### WORK REQUIRED
In the records below, pick out all lines containing the word "this".

### ITEMS

** start **

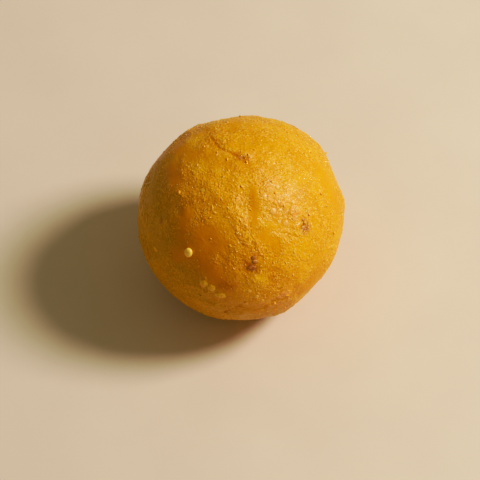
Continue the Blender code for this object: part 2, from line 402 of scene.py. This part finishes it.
def stretch(tree, value, low, high, to_low=0.0, to_high=1.0):
    """The value, with low to high spread over the new range and held there."""
    inputs = {"Value": value, "From Min": low, "From Max": high, "To Min": to_low, "To Max": to_high}
    return add_node(tree, "ShaderNodeMapRange", inputs).outputs["Result"]


def attribute(tree, name):
    return add_node(tree, "ShaderNodeAttribute", attribute_name=name).outputs["Fac"]


def painted_shade_side(tree, place):
    """0 on the upper right, which faces the window, up to 1 at the lower left, away from it: how much
    painted shade is laid on.
    """
    inputs = {0: place, 1: TOWARD_WINDOW}
    height = add_node(tree, "ShaderNodeVectorMath", inputs, operation="DOT_PRODUCT").outputs["Value"]
    return stretch(tree, height, UNSHADED_FROM, FULL_SHADE_BELOW)


def multiply(tree, first, second):
    return add_node(tree, "ShaderNodeMath", {0: first, 1: second}, operation="MULTIPLY").outputs[0]


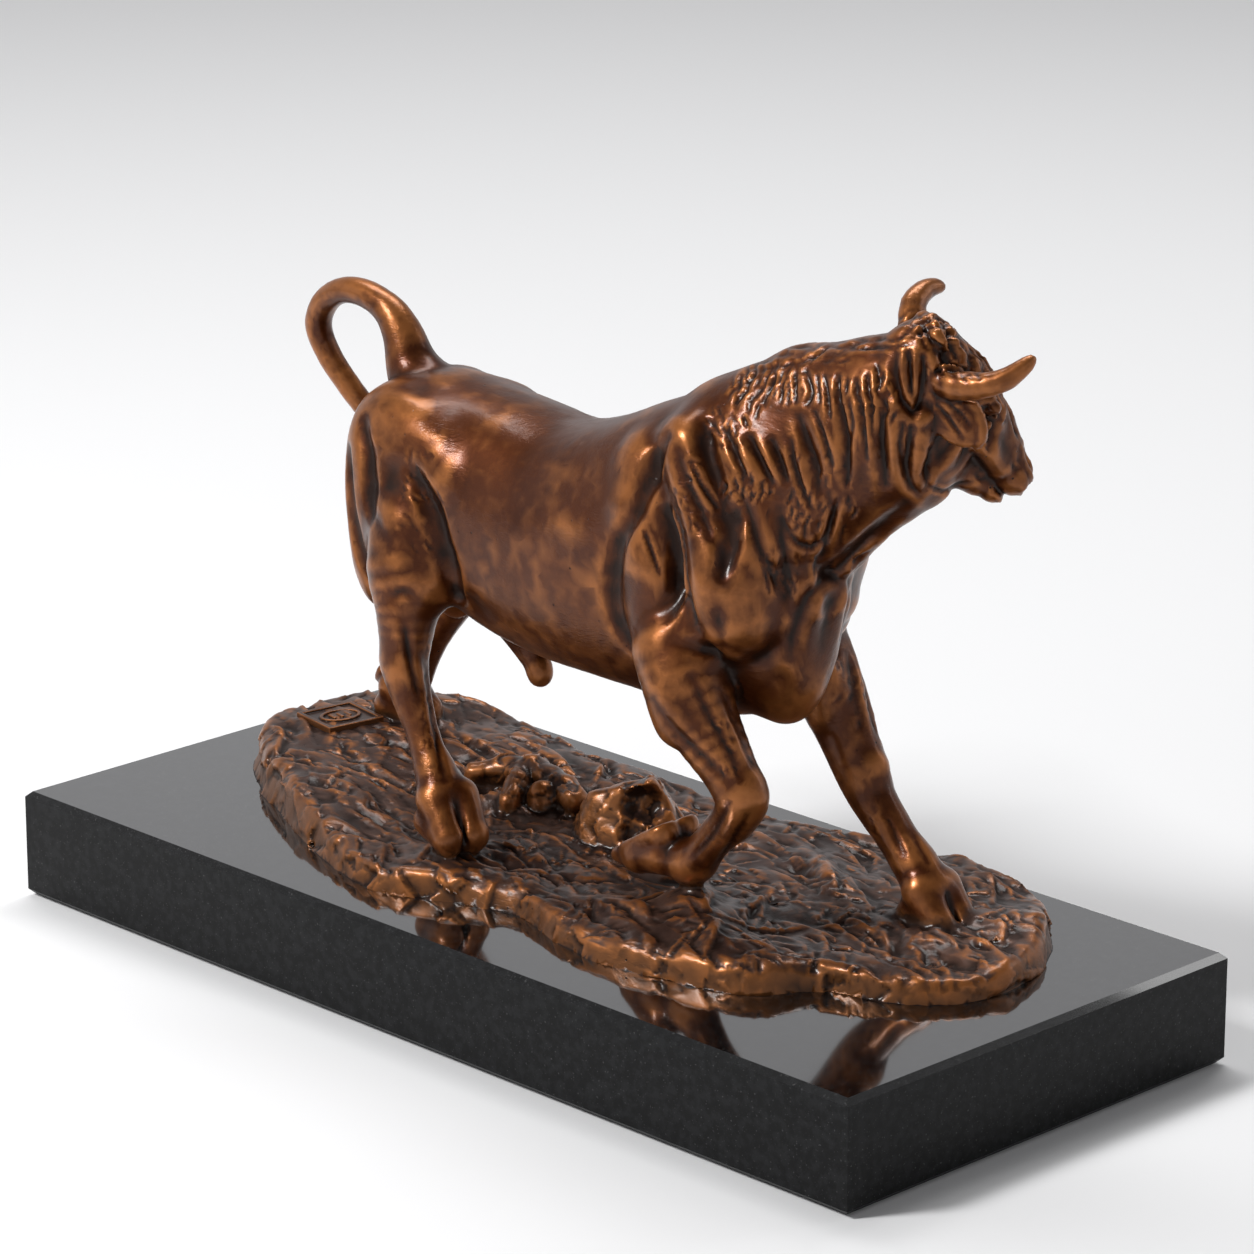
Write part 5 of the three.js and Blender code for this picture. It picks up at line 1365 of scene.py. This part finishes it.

** end **

### THE SOLUTION
Continue the Blender code for this object: part 2, from line 402 of scene.py. This part finishes it.
Write part 5 of the three.js and Blender code for this picture. It picks up at line 1365 of scene.py. This part finishes it.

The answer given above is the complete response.